Linion Moris est une mouvance politique qui rassemble plus de partis à Maurice. En fin de compte, c’est la fameuse 3ème force dont on a beaucoup parlé à un moment.
— Nous ne sommes pas la 3ème force, nous sommes la nouvelle force du pays. Parce que si vous dites 3ème force, c’est qu’il y a, forcément, une première et une seconde. Nous avons présenté les 26 engagements et nous allons bientôt présenter les 10 principales mesures, dont chacune sera déclinée en d’autres mesures. Le tout sera rassemblé dans un document qui sera bientôt distribué au public. Mais nous ne nous contentons pas de rédiger un programme. Nous allons aussi, et très important, sur le terrain pour parler avec le Mauricien et écouter ce qu’il a à dire. Nous sommes sur le terrain et nous sommes dans la rue aux côtés des Mauriciens. Les enjeux, l’objectif, c’est de faire partir Pravind Jugnauth avec un programme bien pensé pour savoir ce qu’on fait le lendemain de son départ.

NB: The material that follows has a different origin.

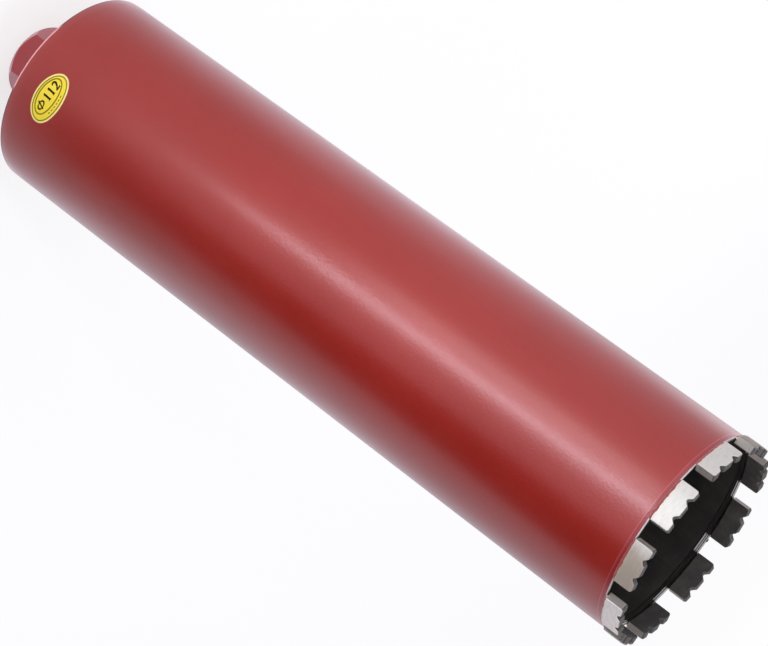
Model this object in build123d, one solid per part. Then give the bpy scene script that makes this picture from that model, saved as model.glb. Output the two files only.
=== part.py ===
"""Diamond core bit for wet drilling, 112 mm crown on a 110 mm barrel.

The bit stands on the end face of its hub, crown up.  The origin is the centre
of that face, where the bit screws onto the spindle of the drill, and +Z runs
along the axis towards the crown.  All sizes are in millimetres.
"""
import os
from math import cos, pi, radians, sin

from build123d import *

# Barrel
barrel_radius = 55.0
barrel_wall = 2.3
barrel_length = 403.0
rear_edge_chamfer = 0.6
rim_bevel_length = 2.4
rim_bevel_depth = 0.45
rim_bore_length = 3.2
rim_bore_depth = 0.35

# Crown
crown_radius = 56.0
segment_count = 10
segment_length = 23.0
segment_thickness = 4.3
segment_height = 10.0
segment_tip_chamfer = 0.8
notch_offset = 5.0
notch_width = 4.6
notch_depth = 2.0
notch_floor = 0.9
notch_floor_round = 0.4
first_segment_angle = -12.0
braze_thickness = 0.5
braze_overhang = 0.45

# How far each segment sits off its even pitch, in degrees: they are brazed on by hand
segment_drift = (2.0, 1.0, 1.0, -1.5, -3.5, -2.0, -2.0, -0.5, 1.0, 3.0)

# Hub, for a 1 1/4 inch - 7 UNC spindle
hub_across_flats = 40.0
hub_length = 33.4
hub_turn = 2.5
hub_chamfer_radius = 18.8
hub_chamfer_angle = 50.0
hub_spigot_radius = 18.5
thread_minor_radius = 13.9
thread_major_radius = 15.9
thread_exit_chamfer = 0.6

# Back plate and welds
plate_thickness = 8.0
plate_groove = 1.5
plate_weld_crown = 0.35
hub_weld_leg = 4.0
hub_weld_corner_round = 9.0

# Oval size label
label_length = 28.8
label_width = 17.6
label_thickness = 0.2
label_angle = 12.4
label_height = 22.2
label_tilt = 6.0

bore_radius = barrel_radius - barrel_wall
rear_z = hub_length
rim_z = rear_z + barrel_length
hub_corner_radius = hub_across_flats / 2 / cos(pi / 6)
segment_foot_z = rim_z + braze_thickness


def lathe(*points):
    """Turned solid from (radius, height) points round the axis."""
    outline = Polyline(*[(r, 0, z) for r, z in points], close=True)
    return revolve(make_face(outline), Axis.Z)


def facing(angle):
    """Frame on the axis whose -Y side faces the given angle, counted from -Y towards +X."""
    return Rot(0, 0, angle)


def make_barrel_tube():
    """Rolled tube with a bevelled rim, a trued rim bore and a weld groove at the rear."""
    return lathe(
        (bore_radius, rear_z + plate_groove),
        (bore_radius + plate_groove, rear_z),
        (barrel_radius - rear_edge_chamfer, rear_z),
        (barrel_radius, rear_z + rear_edge_chamfer),
        (barrel_radius, rim_z - rim_bevel_length),
        (barrel_radius - rim_bevel_depth, rim_z),
        (bore_radius + rim_bore_depth, rim_z),
        (bore_radius + rim_bore_depth, rim_z - rim_bore_length),
        (bore_radius, rim_z - rim_bore_length - rim_bore_depth),
    )


def make_back_plate():
    """Disc pressed into the rear of the barrel, bored for the spigot of the hub."""
    return lathe(
        (hub_spigot_radius, rear_z),
        (bore_radius - plate_groove, rear_z),
        (bore_radius, rear_z + plate_groove),
        (bore_radius, rear_z + plate_thickness),
        (hub_spigot_radius, rear_z + plate_thickness),
    )


def make_plate_weld():
    """Weld ring that fills the groove round the back plate, with a low crown behind it."""
    inner = (bore_radius - plate_groove, 0, rear_z)
    outer = (bore_radius + plate_groove, 0, rear_z)
    root = (bore_radius, 0, rear_z + plate_groove)
    crown = (bore_radius, 0, rear_z - plate_weld_crown)
    outline = Curve() + [Line(inner, root), Line(root, outer), ThreePointArc(outer, crown, inner)]
    return revolve(make_face(outline), Axis.Z)


def hub_hexagon():
    """The hexagon of the hub, one flat facing -Y before it is turned."""
    return Rot(0, 0, hub_turn) * RegularPolygon(hub_corner_radius, 6)


def make_hex_hub():
    """Hexagon with a turned end chamfer, a spigot for the back plate and a bore right through."""
    hexagon = extrude(hub_hexagon(), hub_length)
    chamfer_rise = (hub_corner_radius - hub_chamfer_radius) * sin(radians(hub_chamfer_angle))
    chamfer_rise /= cos(radians(hub_chamfer_angle))
    turned_end = lathe(
        (0, 0),
        (hub_chamfer_radius, 0),
        (hub_corner_radius, chamfer_rise),
        (hub_corner_radius, hub_length),
        (0, hub_length),
    )
    spigot_top = hub_length + plate_thickness
    spigot = Pos(0, 0, hub_length) * extrude(Circle(hub_spigot_radius), plate_thickness)
    lead_in = thread_major_radius - thread_minor_radius
    bore = lathe(
        (0, 0),
        (thread_major_radius, 0),
        (thread_minor_radius, lead_in),
        (thread_minor_radius, spigot_top - thread_exit_chamfer),
        (thread_minor_radius + thread_exit_chamfer, spigot_top),
        (0, spigot_top),
    )
    return (hexagon & turned_end) + spigot - bore


def make_hub_weld():
    """Fillet weld that runs round the foot of the hexagon, on the back plate."""
    foot_radius = hub_corner_radius + hub_weld_leg / cos(pi / 6)
    foot = fillet(RegularPolygon(foot_radius, 6).vertices(), hub_weld_corner_round)
    foot = Pos(0, 0, rear_z) * Rot(0, 0, hub_turn) * foot
    bead = extrude(foot, hub_weld_leg, dir=(0, 0, -1), taper=40)
    hexagon = extrude(hub_hexagon(), hub_length)
    return bead - hexagon


def segment_face():
    """Outline of a segment seen from outside: chamfered tips and two V notches in the cutting edge."""
    body = Pos(0, segment_height / 2) * Rectangle(segment_length, segment_height)
    tips = body.vertices().sort_by(Axis.Y)[-2:]
    body = chamfer(tips, segment_tip_chamfer)
    half_top = notch_width / 2
    half_floor = notch_floor / 2
    notch = Polygon(
        (-half_top, segment_height),
        (-half_floor, segment_height - notch_depth),
        (half_floor, segment_height - notch_depth),
        (half_top, segment_height),
        align=None,
    )
    for side in (-1, 1):
        body -= Pos(side * notch_offset, 0) * notch
    floors = body.vertices().filter_by_position(
        Axis.Y, segment_height - notch_depth - 0.01, segment_height - notch_depth + 0.01
    )
    return fillet(floors, notch_floor_round)


def make_segment(index):
    """Curved block with parallel ends, standing on its film of solder."""
    inner_radius = crown_radius - segment_thickness
    block = extrude(Plane.XZ * segment_face(), crown_radius + 1)
    ring = extrude(Circle(crown_radius) - Circle(inner_radius), segment_height)
    segment = Pos(0, 0, segment_foot_z) * (block & ring)
    return facing(segment_angle(index)) * segment


def segment_angle(index):
    """Where a segment is brazed: its even place round the rim and its own drift."""
    pitch = 360 / segment_count
    return first_segment_angle + index * pitch + segment_drift[index]


def make_braze_joints():
    """One film of solder under each segment, a little wider than the wall it sits on."""
    inner_radius = bore_radius + rim_bore_depth - braze_overhang
    outer_radius = barrel_radius - rim_bevel_depth + braze_overhang
    film_length = segment_length - braze_overhang
    ring = extrude(Circle(outer_radius) - Circle(inner_radius), braze_thickness)
    block = Pos(0, -barrel_radius, braze_thickness / 2) * Box(film_length, 2 * barrel_wall + 6, braze_thickness)
    film = Pos(0, 0, rim_z) * (ring & block)
    return Compound(children=[facing(segment_angle(i)) * film for i in range(segment_count)])


def make_size_label():
    """Oval sticker that lies on the barrel with its long axis round it."""
    oval = Rot(0, 0, -label_tilt) * Ellipse(label_length / 2, label_width / 2)
    plug = extrude(Plane.XZ * oval, barrel_radius + 1)
    height = label_width + label_length / 2
    skin = extrude(Circle(barrel_radius + label_thickness) - Circle(barrel_radius), height, both=True)
    return Pos(0, 0, rear_z + label_height) * facing(label_angle) * (plug & skin)


parts = {
    "barrel_tube": make_barrel_tube(),
    "back_plate": make_back_plate(),
    "plate_weld": make_plate_weld(),
    "hex_hub": make_hex_hub(),
    "hub_weld": make_hub_weld(),
    "braze_joints": make_braze_joints(),
    "size_label": make_size_label(),
}
for index in range(segment_count):
    parts[f"segment_{index + 1:02d}"] = make_segment(index)

os.makedirs("parts", exist_ok=True)
for name, solid in parts.items():
    export_step(solid, f"parts/{name}.step")
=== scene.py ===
"""Looks of the 112 mm diamond core bit: painted barrel, sintered crown, threaded hub, oval label.

Sizes are in millimetres on the part's own frame (hub face at the origin, +Z towards the
crown, -Y towards the label) and become metres when a mesh is made. Node trees work in metres.
"""
from math import cos, degrees, floor, hypot, pi, radians, sin, sqrt, tan

import bmesh
import bpy
from mathutils import Matrix, Vector, noise


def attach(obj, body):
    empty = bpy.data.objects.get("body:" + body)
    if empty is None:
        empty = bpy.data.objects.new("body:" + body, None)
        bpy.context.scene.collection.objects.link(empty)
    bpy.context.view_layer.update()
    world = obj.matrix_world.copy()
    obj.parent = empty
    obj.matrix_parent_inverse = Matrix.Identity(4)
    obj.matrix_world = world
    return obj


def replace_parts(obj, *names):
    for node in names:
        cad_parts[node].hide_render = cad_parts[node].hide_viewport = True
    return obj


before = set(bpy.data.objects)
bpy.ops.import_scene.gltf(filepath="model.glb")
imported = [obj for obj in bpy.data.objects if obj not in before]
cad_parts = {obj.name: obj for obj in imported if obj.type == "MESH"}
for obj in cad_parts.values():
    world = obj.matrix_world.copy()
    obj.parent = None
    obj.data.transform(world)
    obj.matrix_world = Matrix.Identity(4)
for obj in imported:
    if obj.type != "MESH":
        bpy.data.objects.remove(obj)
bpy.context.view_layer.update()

MM = 0.001

# Barrel
BARREL_R = 55.0
BORE_R = 52.7
REAR_Z = 33.4
RIM_Z = 436.4
REAR_ROUND = 0.6
RIM_BEVEL_LENGTH = 2.4
RIM_BEVEL_DEPTH = 0.45
RIM_BORE_LENGTH = 3.2
RIM_BORE_DEPTH = 0.35
BEVEL_Z = RIM_Z - RIM_BEVEL_LENGTH
BAND_Z = RIM_Z - RIM_BORE_LENGTH
RIM_OUTER_R = BARREL_R - RIM_BEVEL_DEPTH
RIM_INNER_R = BORE_R + RIM_BORE_DEPTH
WELD_GROOVE = 1.5
PLATE_THICKNESS = 8.0

# Crown
CROWN_R = 56.0
SEGMENT_THICKNESS = 4.3
CROWN_INNER_R = CROWN_R - SEGMENT_THICKNESS
SEGMENT_LENGTH = 23.0
SEGMENT_COUNT = 10
FIRST_SEGMENT_ANGLE = -12.0
SEGMENT_DRIFT = (2.0, 1.0, 1.0, -1.5, -3.5, -2.0, -2.0, -0.5, 1.0, 3.0)
GAP_ANGLE = 4.0  # middle of one of the evenly spread gaps
FOOT_Z = RIM_Z + 0.5
TIP_Z = FOOT_Z + 10.0

# Hub
ACROSS_FLATS = 40.0
HUB_CORNER_R = ACROSS_FLATS / 2 / cos(pi / 6)
HUB_CORNER_BREAK = 0.12
HUB_TURN = 2.5
HUB_CHAMFER_R = 18.8
HUB_CHAMFER_ANGLE = 50.0
SPIGOT_R = 18.5
SPIGOT_END_Z = 41.4
THREAD_PITCH = 25.4 / 7
THREAD_MINOR_R = 13.9
THREAD_MAJOR_R = 15.9
THREAD_EXIT_CHAMFER = 0.6
HUB_WELD_LEG = 4.0
HUB_WELD_INNER_R = HUB_CORNER_R - 3.5

# Label
LABEL_LENGTH = 28.8
LABEL_WIDTH = 17.6
LABEL_ANGLE = 12.4
LABEL_Z = REAR_Z + 22.2
LABEL_TILT = 6.0
LABEL_FILM = 0.12
LABEL_INK = 0.03


# ---------------------------------------------------------------- helpers

def mesh_piece(name, points, faces, materials, face_material=None, sharp_angle=35.0):
    """Object from points in millimetres, smooth except over edges sharper than sharp_angle."""
    mesh = bpy.data.meshes.new(name)
    mesh.from_pydata([Vector(p) * MM for p in points], [], faces)
    mesh.validate()
    return finish_piece(name, mesh, materials, face_material, sharp_angle)


def finish_piece(name, mesh, materials, face_material, sharp_angle):
    """Object that shows the mesh, rides on the part and takes its finish from the materials."""
    for material in materials:
        mesh.materials.append(material)
    if face_material is not None:
        for polygon in mesh.polygons:
            polygon.material_index = face_material(polygon)
    mesh.polygons.foreach_set("use_smooth", [True] * len(mesh.polygons))
    mesh.set_sharp_from_angle(angle=radians(sharp_angle))
    mesh.update()
    piece = bpy.data.objects.new(name, mesh)
    bpy.context.scene.collection.objects.link(piece)
    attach(piece, "root")
    return piece


def around(radius, angle, height):
    """Point at an angle in degrees, counted from -Y towards +X."""
    return (radius * sin(radians(angle)), -radius * cos(radians(angle)), height)


def ring_faces(rows, columns):
    """Quads between rows of points that close on themselves, and from the last row to the first."""
    faces = []
    for i in range(rows):
        below = i * columns
        above = (i + 1) % rows * columns
        for j in range(columns):
            k = (j + 1) % columns
            faces.append((below + j, below + k, above + k, above + j))
    return faces


def lathe(name, profile, materials, face_material, steps, wobble=None):
    """Closed ring turned from a closed profile of (radius, height) points, counter-clockwise."""
    points = []
    for radius, height in profile:
        for j in range(steps):
            angle = 360.0 * j / steps
            shift = wobble(angle, radius, height) if wobble else 0.0
            points.append(around(radius + shift, angle, height))
    faces = ring_faces(len(profile), steps)
    return mesh_piece(name, points, faces, materials, face_material)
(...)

Vous croyez que Linion Moris, que vous présentez comme la nouvelle force politique du pays, pourrait l’emporter aux prochaines élections ?
— J’en suis convaincu. Le programme est lucide et réalisable avec notre détermination et notre sincérité. Nos mesures peuvent être mises en application. Il faut une vision, de la détermination et de l’engagement. Nous les avons. C’est maintenant aux électeurs de faire le reste.

Revenons, pour terminer, aux élections. Est-ce que pour la désignation des candidats et leur posting dans les circonscriptions, vous allez devoir suivre les règlements non écrits, mais appliqués que sont les « réalités électorales », autrement dit : le communalisme et le casteïsme ?
— Il faut qu’il y ait un général dans chaque circonscription et il faut qu’il soit le meilleur. Les 20 seconds sont des lieutenants choisis sur la base du mérite. Pour la troisième tranche, on va voir comment représenter l’île Maurice plurielle parce que jusqu’à ce qu’on change de système en amendant la constitution, il y aura des étapes que nous serons obligés de suivre. Il faut que tout l’île Maurice se sente représentée par nos candidats : il faut rassurer, au lieu de braquer et d’antagoniser.